The pope who allows a "selfie," asks the Catholic Church and the world to be more self-less.
"What we're talking about now is, 'humble, simple people's pope takes the world by storm,'" Allen said. "If that's not a revolution, at least in terms of perception, I'm not sure we've ever seen one.
That is the Francis effect that will likely be seen once again in full force come Sunday, adding to an event where the passions for many Roman Catholics already run quite strong.
Chicago pilgrims have extraordinary experience in Rome
It was an extraordinary experience Friday for some Chicago pilgrims who are in Rome for the ceremony to elevate Pope John Paul II and Pope John the 23rd to sainthood.
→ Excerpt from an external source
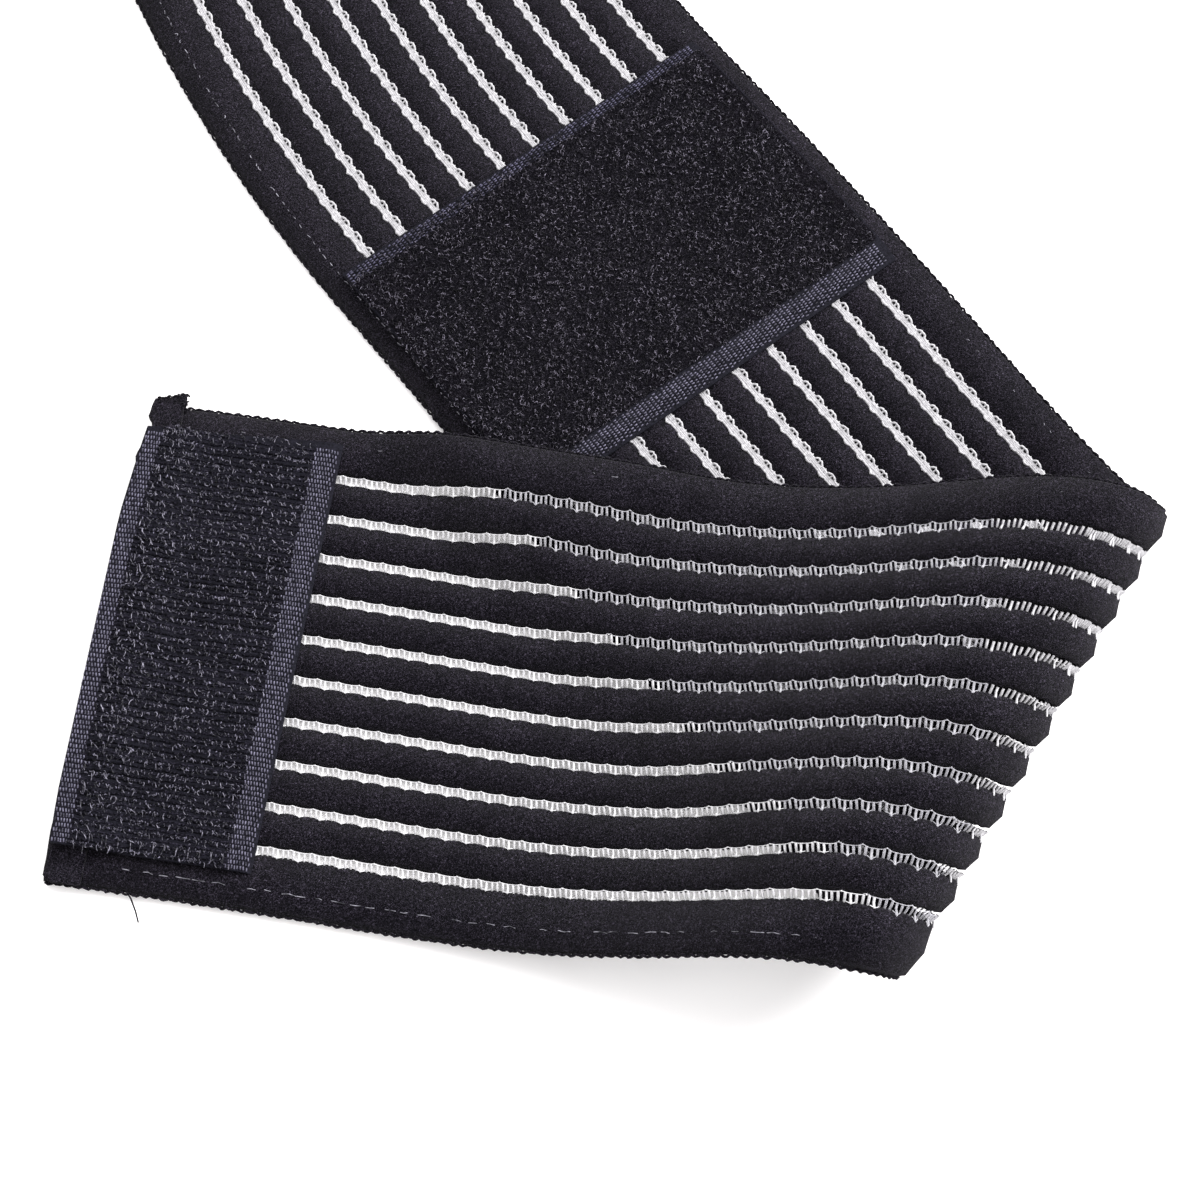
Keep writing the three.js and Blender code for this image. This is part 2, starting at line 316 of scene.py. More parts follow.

Those pilgrims got to celebrate mass at the tomb of John Paul II.
Celebrating mass at the tomb of Pope John Paul II, who is buried beneath an altar inside Saint Peter's Basilica.
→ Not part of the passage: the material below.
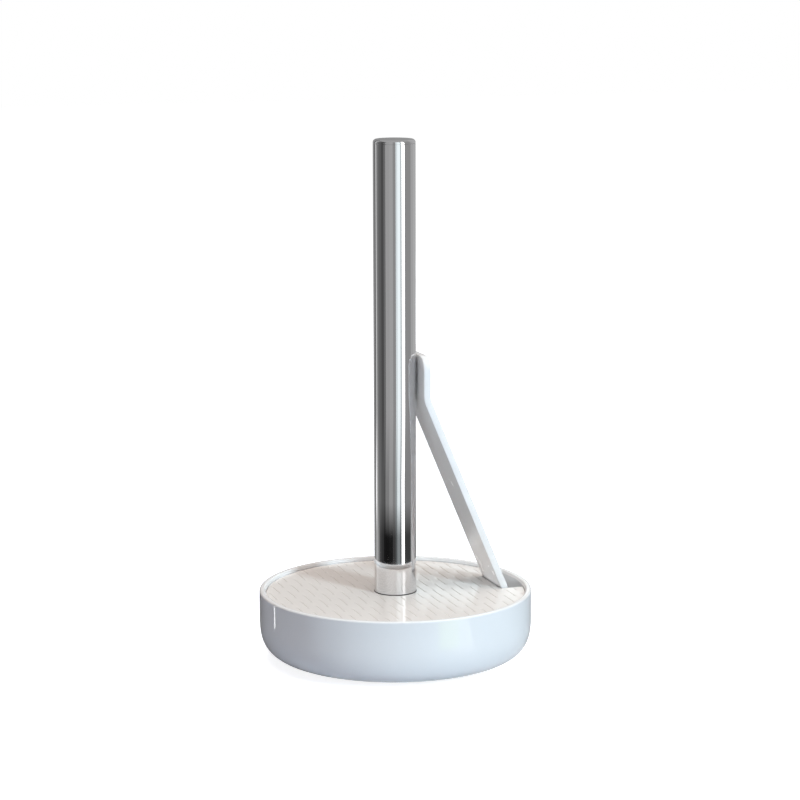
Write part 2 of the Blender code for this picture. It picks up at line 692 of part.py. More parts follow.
def rounded_bend(start, corner, end, radius, steps):
    """Points of an arc that rounds the corner of a path."""
    into = (corner - start).normalized()
    out = (end - corner).normalized()
    turn = into.angle(out)
    setback = radius * math.tan(turn / 2)
    side = 1 if into.cross(out) > 0 else -1
    first = corner - into * setback
    centre = first + Vector((-into.y, into.x)) * radius * side
    spoke = first - centre
    points = []
    for i in range(steps + 1):
        a = side * turn * i / steps
        c = math.cos(a)
        s = math.sin(a)
        points.append(centre + Vector((c * spoke.x - s * spoke.y, s * spoke.x + c * spoke.y)))
    return points


def arm_path():
    """The middle of the arm's thickness in X and Z, from the pivot to its top."""
    pivot = Vector((PIVOT_X, PIVOT_Z))
    shift = ARM_THICKNESS / 2
    top = Vector((ARM_INNER_X + shift, ARM_TOP_HEIGHT))
    rise = (PIVOT_X - top.x) / math.tan(ARM_LEAN)
    corner = Vector((top.x, PIVOT_Z + rise))
    return [pivot, *rounded_bend(pivot, corner, top, ARM_BEND_RADIUS, 6), top]


def build_arm(pivot_empty):
    outline = ribbon(arm_path(), ARM_THICKNESS / 2)
    arm = flat_outline("tension_arm", outline, ARM_WIDTH / 2, side_view(), ARM_WHITE)
    half = ARM_WIDTH / 2
    face = [(-half, PIVOT_Z - KNUCKLE_RADIUS), (half, PIVOT_Z - KNUCKLE_RADIUS)]
    corner_y = half - ARM_TOP_ROUND
    corner_z = ARM_TOP_HEIGHT - ARM_TOP_ROUND
    face += arc(corner_y, corner_z, ARM_TOP_ROUND, 0, 90, 9)
    face += arc(-corner_y, corner_z, ARM_TOP_ROUND, 90, 180, 9)
    rounding = flat_outline("arm_face", face, BASE_DIAMETER, front_view(), cutter=True)
    boolean(arm, rounding, "INTERSECT")
    bevel = arm.modifiers.new("edge_round", "BEVEL")
    bevel.width = ARM_EDGE_ROUND
    bevel.segments = 2
    bevel.limit_method = "ANGLE"
    bevel.angle_limit = math.radians(40)
    pocket = SPRING_POCKET_WIDTH / 2
    for name, side in (("front", -1), ("back", 1)):
        inner = PIVOT + Vector((0, side * (pocket - SEAT_GAP), 0))
        outer = PIVOT + Vector((0, side * half, 0))
        join(arm, rod(f"knuckle_{name}", inner, outer, KNUCKLE_RADIUS))
    across = Vector((0, pocket, 0))
    cut(arm, rod("spring_pocket", PIVOT - across, PIVOT + across, SPRING_POCKET_RADIUS))
    through = Vector((0, half + CUT_OVERRUN, 0))
    cut(arm, rod("knuckle_bore", PIVOT - through, PIVOT + through, KNUCKLE_BORE))
    hang_on(arm, pivot_empty)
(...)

For a group of pilgrims from Chicago and the Midwest, the opportunity to worship there while celebrating a soon-to-be saint is so much more than a tourist stop. It's a touchstone on their spiritual journey.
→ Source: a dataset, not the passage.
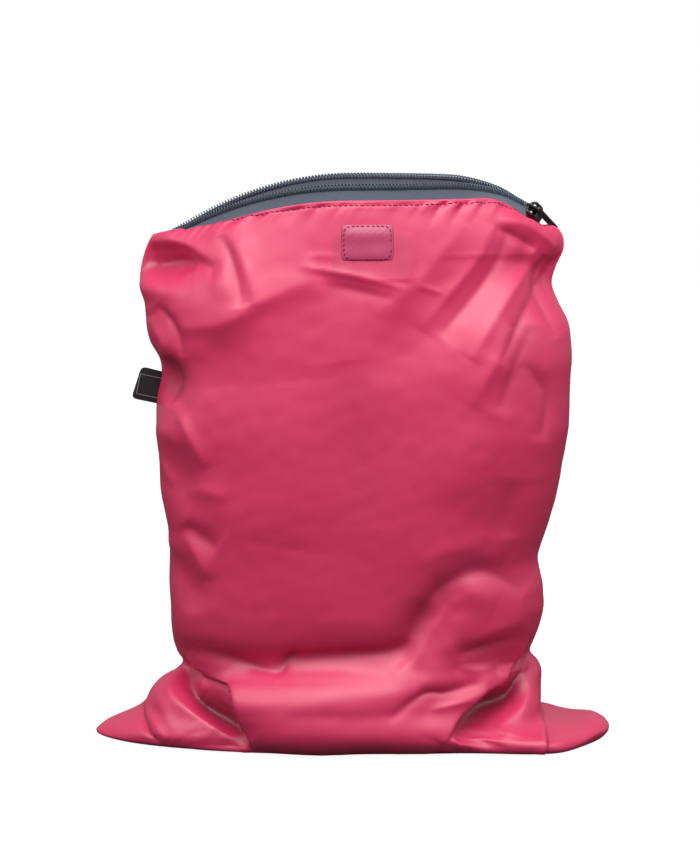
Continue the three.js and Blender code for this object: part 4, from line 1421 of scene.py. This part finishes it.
class WETBAG_OT_stage(bpy.types.Operator):
    """Sets up the floor, the lights and the camera"""

    bl_idname = "wetbag.stage"
    bl_label = "Stage"

    def execute(self, context):
        look = context.scene.wetbag_stage
        scene = context.scene
        scene.view_settings.view_transform = "Standard"
        aim = Vector((0, 0, look.aim_height))
        back = Vector((0, -math.cos(look.elevation), math.sin(look.elevation)))
        camera_data = bpy.data.cameras.new("Camera")
        camera = bpy.data.objects.new("Camera", camera_data)
        scene.collection.objects.link(camera)
        camera.location = aim + back * look.distance
        camera.rotation_euler = (-back).to_track_quat("-Z", "Y").to_euler()
        camera_data.lens = camera_data.sensor_width * look.distance / look.frame_height
        camera_data.shift_x = -AIM_RIGHT / PICTURE_HEIGHT
        camera_data.shift_y = AIM_BELOW / PICTURE_HEIGHT
        camera_data.clip_start = 0.05
        scene.camera = camera
        round_floor()
        for row in LIGHTS:
            light_row = dict(zip(LIGHT_COLUMNS, row))
            data = bpy.data.lights.new(light_row["name"], "AREA")
            data.shape = "RECTANGLE"
            data.size = light_row["width"]
            data.size_y = light_row["height"]
            data.energy = getattr(look, light_row["power"])
            light = bpy.data.objects.new(light_row["name"], data)
            light.location = light_row["place"]
            way = aim - light.location
            light.rotation_euler = way.to_track_quat("-Z", "Y").to_euler()
            scene.collection.objects.link(light)
        world = bpy.data.worlds.new("Surround")
        world.use_nodes = True
        tree = world.node_tree
        shade = tree.nodes["Background"]
        shade.inputs["Color"].default_value = (1, 1, 1, 1)
        seen = node(tree, "ShaderNodeLightPath").outputs["Is Camera Ray"]
        strength = node(tree, "ShaderNodeMapRange", {"Value": seen, "To Min": look.surround})
        tree.links.new(strength.outputs["Result"], shade.inputs["Strength"])
        scene.world = world
        return {"FINISHED"}


def round_floor():
    """A wide pale disc to stand on."""
    bpy.ops.mesh.primitive_circle_add(vertices=96, radius=FLOOR_RADIUS, fill_type="NGON")
    obj = bpy.context.active_object
    obj.name = "floor"
    made, tree, shader = material("Floor")
    seen = node(tree, "ShaderNodeLightPath").outputs["Is Camera Ray"]
    shade = node(
        tree, "ShaderNodeMapRange", {"Value": seen, "To Min": FLOOR_DARK, "To Max": FLOOR_PALE},
    )
    tree.links.new(shade.outputs["Result"], shader.inputs["Base Color"])
    glow = math_node(tree, "MULTIPLY", seen, FLOOR_GLOW)
    tree.links.new(glow, shader.inputs["Emission Strength"])
    shader.inputs["Emission Color"].default_value = (1, 1, 1, 1)
    shader.inputs["Roughness"].default_value = 0.9
    shader.inputs["Specular IOR Level"].default_value = 0.1
    obj.data.materials.append(made)
    return obj


class WETBAG_PT_panel(bpy.types.Panel):
    """Lists the bag's settings and the steps that make it"""

    bl_idname = "WETBAG_PT_panel"
    bl_label = "Wet bag"
    bl_space_type = "VIEW_3D"
    bl_region_type = "UI"
    bl_category = "Wet bag"

    def draw(self, context):
        for group_name, operators in STEPS:
            settings = getattr(context.scene, group_name)
            box = self.layout.box()
            for key in settings.__annotations__:
                box.prop(settings, key)
            for operator in operators:
                box.operator(operator.bl_idname)


SETTINGS = {
    "wetbag_cloth": ClothSettings,
    "wetbag_zip": ZipSettings,
    "wetbag_label": LabelSettings,
    "wetbag_stage": StageSettings,
}
STEPS = (
    ("wetbag_stage", (WETBAG_OT_stage,)),
    ("wetbag_cloth", (WETBAG_OT_cloth, WETBAG_OT_stitching, WETBAG_OT_patch)),
    ("wetbag_zip", (WETBAG_OT_tapes, WETBAG_OT_teeth, WETBAG_OT_slider)),
    ("wetbag_label", (WETBAG_OT_label,)),
)


def classes():
    """Every class that Blender has to know."""
    operators = [operator for _, group_of_steps in STEPS for operator in group_of_steps]
    return [*SETTINGS.values(), *operators, WETBAG_PT_panel]


def register():
    """Registers the classes and hangs the settings on the scene."""
    for made in classes():
        bpy.utils.register_class(made)
    for key, made in SETTINGS.items():
        setattr(bpy.types.Scene, key, PointerProperty(type=made))


def unregister():
    """Takes the settings and the classes away again."""
    for key in SETTINGS:
        delattr(bpy.types.Scene, key)
    for made in reversed(classes()):
        bpy.utils.unregister_class(made)


def main():
    """Makes the whole bag."""
    register()
    bpy.ops.object.select_all(action="DESELECT")
    for _, operators in STEPS:
        for operator in operators:
            section, step = operator.bl_idname.split(".")
            getattr(getattr(bpy.ops, section), step)()


if __name__ == "__main__":
    main()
"JPII is one of the most wonderful popes and to be able to be here and just actually celebrate mass at his tomb is unbelievable," said Barb Neustadt of Naperville.
That's a view shared by many lay-Catholics and priests alike.
Father Bob Lombardo from Our Lady of the Angels is assisting at this Vatican mass, but his real work is serving the poor on Chicago's West Side. Saints serve as inspiration for him.
"Sometimes we think of the saints as people who lived centuries ago, but this is someone who was contemporary to us," he said.
On the facade of St. Peter's, the portraits of popes John Paul II and John the 23rd are now in place, and the crowds are streaming into Rome, heading for Vatican City.
They come from around the globe, with significant representation from John Paul's native Poland and, of course, Chicago and the suburbs.
"To be catholic, it is universal," said Western Spring's Miriam Teirney. "We have a universal church and it's so awesome."
Krystyna Mazur wears the image of John Paul on her neck. She recalls her late husband saying that John Paul's election as pope was the greatest moment in Poland's history.
"I was praying to him that I will come and make it here, because it came by myself, and as you can see, I'm an old lady," she said.
This is a personal journey for former Cook County judge Francis Gembala. He attended a private mass with John Paul 24 years ago.
"I have someone that I've met personally, that I was inspired by, that I was driven by, that I look to as an example for life," Gembala said.
Elizabeth Mikowska hopes that a modern day saint will be easier for her to relate to her 12-year-old son, Gabriel.
"I lived through his pontificate," she said. "I lived every time he traveled or everything he's done for youth, especially."
Chicago native, Bishop Thomas Paprocki, spoke with the late Pope John Paul several times. The bishop now leads the diocese of Springfield.
"There was always this aura about JPII, where you had the sense that there was something special about him and very holy," Bishop Paprocki said.
This group of pilgrims, including Chicagoans, is heading into St. Peter's Basilica for a mass at the tomb of Pope John Paul II.
He's buried here, beneath this altar.
Chicago priest, Father Bob Lombardo, is helping to celebrate the mass.
"He was a great inspiration for me, so it just brought back a flood of really positive memories," he said.
And now, looking forward to Sunday, Chicagoans here are grateful preparing for a moment they will always treasure.
"It's just moved so many people to do wonderful things, so it's a privilege and an honor for us to be here," said Western Springs' Sean Tierney.